SUBMISSION TO JURISDICTION; WAIVER OF IMMUNITIES.
In the Deposit Agreement, the Company has (i)
appointed Greenberg Traurig, LLP, New York Office, MetLife Building 200 Park Avenue New York, NY 10166, Attention: Ross Kaufman,
as the Company's authorized agent upon which process may be served in any suit or proceeding arising out of or relating to the
Shares or Deposited Securities, the American Depositary Shares, the Receipts or this Agreement, (ii) consented and submitted to
the jurisdiction of any state or federal court in the State of New York in which any such suit or proceeding may be instituted,
and (iii) agreed that service of process upon said authorized agent shall be deemed in every respect effective service of process
upon the Company in any such suit or proceeding.

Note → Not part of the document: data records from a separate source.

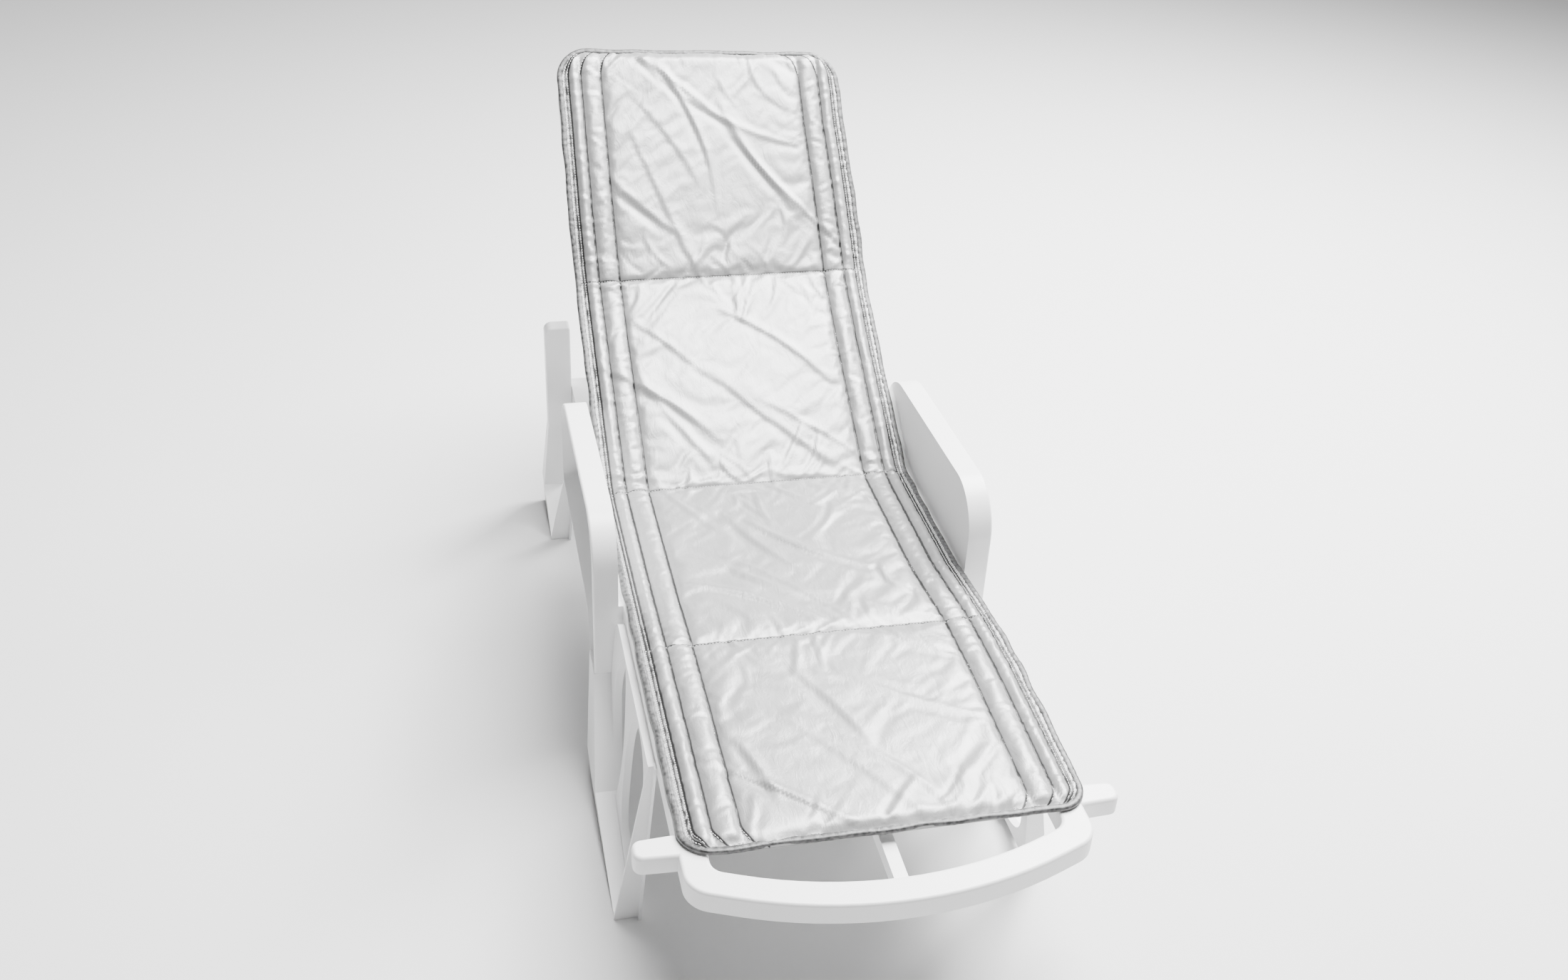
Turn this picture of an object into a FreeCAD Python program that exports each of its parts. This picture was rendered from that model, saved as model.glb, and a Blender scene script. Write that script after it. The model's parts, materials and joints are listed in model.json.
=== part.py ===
import FreeCAD, Part
import math
import os

# Reclining sun lounger in injection-moulded resin, with a quilted pad.
# Millimetres. X runs across the lounger, +Y from the foot end to the head end, +Z up.
# Everything is laid out with Y measured from the front of the bowed foot bar and Z from
# the floor. The last step moves the whole model so that the origin lies on the floor,
# under the middle of its length.

V = FreeCAD.Vector
X_AXIS = V(1, 0, 0)

# ---- seat frame ----
seat_height = 330.0        # floor to the top of the seat frame
seat_length = 1035.0       # front of the foot bar to the recline hinge
tail_past_prop = 76.0      # flat position of the prop bar to the rear end of the rails
frame_half = 290.0         # centre plane to the outer face of a side rail
rail_width = 40.0
rail_depth = 34.0
tail_depth = 44.0          # depth of the lower, rear stretch of the side rails
wall = 4.0                 # wall of the hollow mouldings
edge_round = 5.0           # rounding of the frame's top edges
foot_bar_width = 44.0
bow_radius = 620.0         # outer radius of the bowed foot bar
bow_margin = 60.0          # rail's outer face to the start of the bow, across
foot_corner = 45.0         # outer radius where the foot bar turns into the rails
knee_run = 70.0            # length of the slope between the two rail levels

# ---- lifting ears ----
ear_reach = 60.0           # how far an ear stands out of the rail
ear_width = 42.0
ear_depth = 32.0
ear_start = 131.0          # foot bar front to the ear's front face
ear_round = 14.0

# ---- seat deck ----
spine_width = 20.0
spine_depth = 24.0
slat_depth = 12.0
slat_wall = 3.5
slat_gap = 22.0
seat_slats = 9
back_slats = 7
deck_start = 175.0         # foot bar front to the first slat
deck_to_hinge = 30.0       # last seat slat to the hinge axis
cross_bar_width = 36.0

# ---- recline hinge ----
hinge_drop = 30.0          # hinge axis below the top of the frame
hinge_pin_radius = 5.0
hinge_eye_radius = 14.0
hinge_lug_radius = 18.0
hinge_step = 24.0          # hinge axis to the end of the upper rail stretch
running_clearance = 0.05   # radial, pin in a turning hole
side_clearance = 2.0       # along the pin, between turning and fixed cheeks
pin_head = 3.0
pin_head_radius = 9.0

# ---- backrest ----
back_length = 924.0        # hinge axis to the head end, along the surface
back_rail_width = 28.0
back_depth = 42.0
back_straight = 410.0      # flat stretch next to the hinge
back_bend = 13.0           # degrees by which the head half rises above the lower half
back_bend_radius = 500.0
back_angle = 33.0          # degrees of the lower half above the seat, as set up
back_lift_max = 62.0       # degrees of the lower half in the highest notch
back_deck_start = 48.0
top_bar_width = 52.0
head_corner = 60.0         # outer radius of the backrest's head corners

# ---- prop ----
prop_length = 230.0        # hinge axis to prop pivot, and prop pivot to prop bar
prop_bar_radius = 8.0
prop_arm_thickness = 10.0
prop_eye_radius = 11.0
prop_pin_radius = 5.0
rack_width = 20.0
rack_height = 34.0
rack_clearance = 0.5       # prop bar above the crests of the rack
notch_radius = 9.0
notch_depth = 5.0
notch_angles = (0.0, 16.0, back_angle, 48.0, back_lift_max)

# ---- arms ----
arm_width = 50.0           # rail's outer face to the arm's outer edge, across
arm_inset = 8.0            # rail's outer face to the arm's inner face, across
arm_height = 482.0         # floor to the top of the arm at its front
arm_rear_height = 458.0
arm_before_hinge = 335.0   # arm's front face to the recline hinge
arm_length = 515.0
arm_front_round = 84.0
arm_rear_round = 90.0
arm_skin = 5.0             # thickness of the arm's outer band
arm_drop = 262.0           # floor to the arm's lower edge
post_width = 66.0          # front post of the arm, fore and aft
seam_height = 190.0        # floor to the joint between the arm and the front leg

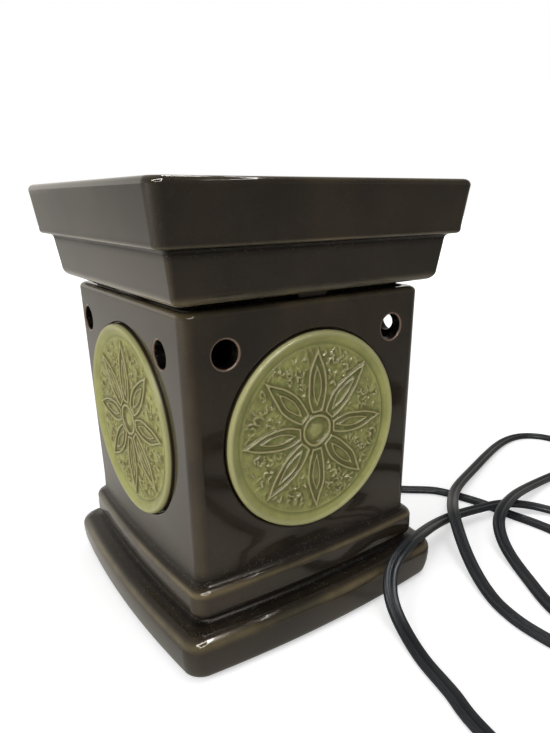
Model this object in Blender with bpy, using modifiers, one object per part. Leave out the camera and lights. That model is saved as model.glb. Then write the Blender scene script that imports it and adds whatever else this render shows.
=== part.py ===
"""Electric wax warmer: a square glazed ceramic lamp body with a lift-off two-tier dish.

Every length is in metres. The warmer stands on z = 0 with its centre line on the Z axis.
Its front face looks along -Y and its left face along -X.
"""

import math

import bmesh
import bpy
import numpy as np
from mathutils import Matrix, Vector

MM = 0.001

# Clearances
SEAT_GAP = 0.3 * MM
SHAFT_GAP = 0.3 * MM
MERGE = 0.00001

# Lamp socket
NIPPLE_RADIUS = 4.8 * MM
NIPPLE_BORE = 3.6 * MM
NIPPLE_BOTTOM = 16.5 * MM
NIPPLE_TOP = 35.5 * MM
LOCK_WASHER_RADIUS = 7.6 * MM
LOCK_WASHER_THICKNESS = 1.0 * MM
NIPPLE_NUT_ACROSS = 14.0 * MM
NIPPLE_NUT_LENGTH = 4.0 * MM
SOCKET_RADIUS = 11.0 * MM
SOCKET_TOP = 60.0 * MM
SOCKET_CHAMFER = 0.9 * MM
CHAMBER_BOTTOM = 37.0 * MM
CHAMBER_RADIUS = 6.2 * MM
DISC_SEAT = 42.7 * MM
SOCKET_BORE = 7.3 * MM
DISC_THICKNESS = 1.2 * MM
RIVET_RADIUS = 1.4 * MM
RIVET_HEAD_RADIUS = 3.0 * MM
RIVET_HEAD_LENGTH = 0.8 * MM
RIVET_SWAGE_RADIUS = 2.4 * MM
RIVET_SWAGE_LENGTH = 0.9 * MM
SHELL_OUTER = 6.9 * MM
SHELL_WALL = 0.5 * MM
SHELL_SETBACK = 0.5 * MM

# Bulb
BULB_BASE_RADIUS = 5.9 * MM
BULB_BASE_WALL = 0.5 * MM
BULB_BASE_LENGTH = 12.4 * MM
BULB_THREAD_DEPTH = 0.35 * MM
BULB_THREAD_TURNS = 4
BULB_TIP_RADIUS = 2.3 * MM
BULB_TIP_LENGTH = 1.2 * MM
BULB_CONE_LENGTH = 2.3 * MM
GLOBE_RADIUS = 25.0 * MM
GLOBE_CLEARANCE = 4.5 * MM
GLOBE_TOP = SOCKET_TOP + GLOBE_CLEARANCE + 2.0 * GLOBE_RADIUS
GLASS_WALL = 0.8 * MM
NECK_RADIUS = 5.1 * MM
NECK_BOTTOM = 55.5 * MM
NECK_CLEAR = 0.6 * MM
STEM_BOTTOM = 56.0 * MM
STEM_LENGTH = 22.0 * MM
STEM_RADIUS = 1.2 * MM
STEM_BUTTON_RADIUS = 1.6 * MM
LEAD_WIRE_RADIUS = 0.35 * MM
FILAMENT_RADIUS = 0.3 * MM
FILAMENT_HALF_SPAN = 9.0 * MM
FILAMENT_DROP = 26.5 * MM
FILAMENT_HEIGHT = GLOBE_TOP - FILAMENT_DROP

# Column of the body, as tall as the bulb needs
BODY_BOTTOM = 1.5 * MM
GLOBE_HEADROOM = 12.5 * MM
COLUMN_TOP = GLOBE_TOP + GLOBE_HEADROOM
COLUMN_TOP_HALF = 50.7 * MM
COLUMN_BOTTOM = 33.4 * MM
COLUMN_BOTTOM_HALF = 49.2 * MM
COLUMN_FLARE_TOP = 40.6 * MM
COLUMN_BOW = 1.6 * MM
COLUMN_CORNER = 4.5 * MM
CORNER_GROWTH = 0.15
MIN_CORNER = 1.6 * MM
COLUMN_WALL = 4.7 * MM
LIP_OUTER_ROUND = 2.2 * MM
LIP_INNER_ROUND = 1.4 * MM

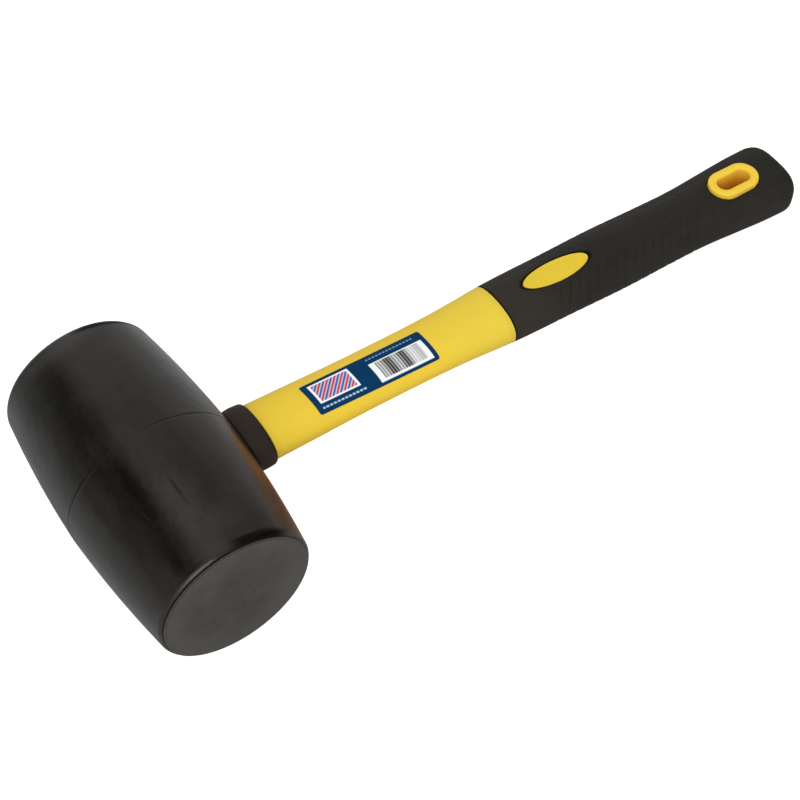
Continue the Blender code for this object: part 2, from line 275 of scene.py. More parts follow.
def ring(x, width, thickness, relief=None, points=RING_POINTS):
    """A flattened oval cross-section; relief(x, y) says how far to lift the surface there."""
    power = 2.0 / squareness(x)
    made = []
    for step in range(points):
        angle = 2.0 * math.pi * step / points
        c, s = math.cos(angle), math.sin(angle)
        y_share = math.copysign(abs(c) ** power, c)
        z_share = math.copysign(abs(s) ** power, s)
        lift = relief(x, width * y_share) if relief else 0.0
        made.append(Vector((x, (width + lift) * y_share, (thickness + lift) * z_share)))
    return made


def surface_height(x, y):
    """Height of the handle's outer surface above its middle plane."""
    width, thickness = outline_at(x)
    n = squareness(x)
    return thickness * max(1.0 - abs(y / width) ** n, 0.0) ** (1.0 / n)


def finish_mesh(name, bm):
    bmesh.ops.recalc_face_normals(bm, faces=bm.faces)
    mesh = bpy.data.meshes.new(name)
    bm.to_mesh(mesh)
    bm.free()
    obj = bpy.data.objects.new(name, mesh)
    bpy.context.scene.collection.objects.link(obj)
    return obj


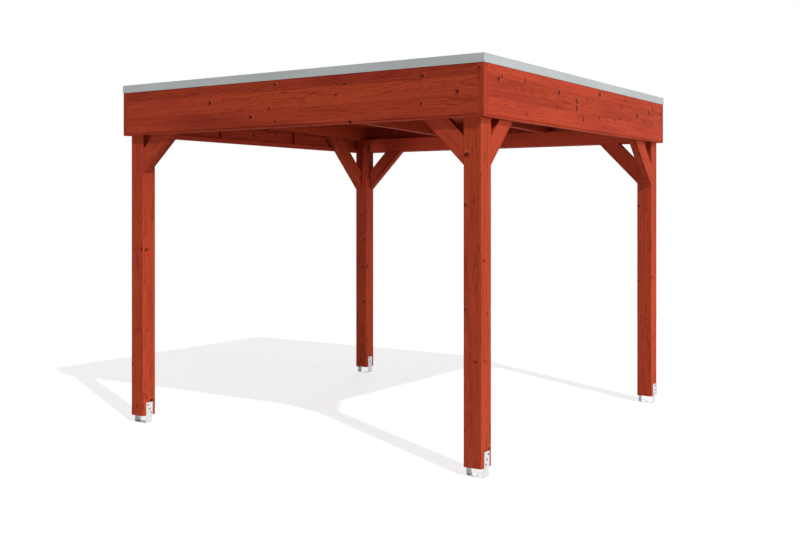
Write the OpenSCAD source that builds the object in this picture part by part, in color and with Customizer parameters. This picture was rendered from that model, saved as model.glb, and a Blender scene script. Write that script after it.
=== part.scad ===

To the extent that the Company or any of its
properties, assets or revenues may have or hereafter become entitled to, or have attributed to it, any right of immunity, on the
grounds of sovereignty or otherwise, from any legal action, suit or proceeding, from the giving of any relief in any respect thereof,
from setoff or counterclaim, from the jurisdiction of any court, from service of process, from attachment upon or prior to judgment,
from attachment in aid of execution or judgment, or other legal process or proceeding for the giving of any relief or for the enforcement
of any judgment, in any jurisdiction in which proceedings may at any time be commenced, with respect to its obligations, liabilities
or any other matter under or arising out of or in connection with the Shares or Deposited Securities, the American Depositary Shares,
the Receipts or the Deposit Agreement, the Company, to the fullest extent permitted by law, hereby irrevocably and unconditionally
waives, and agrees not to plead or claim, any such immunity and consents to such relief and enforcement.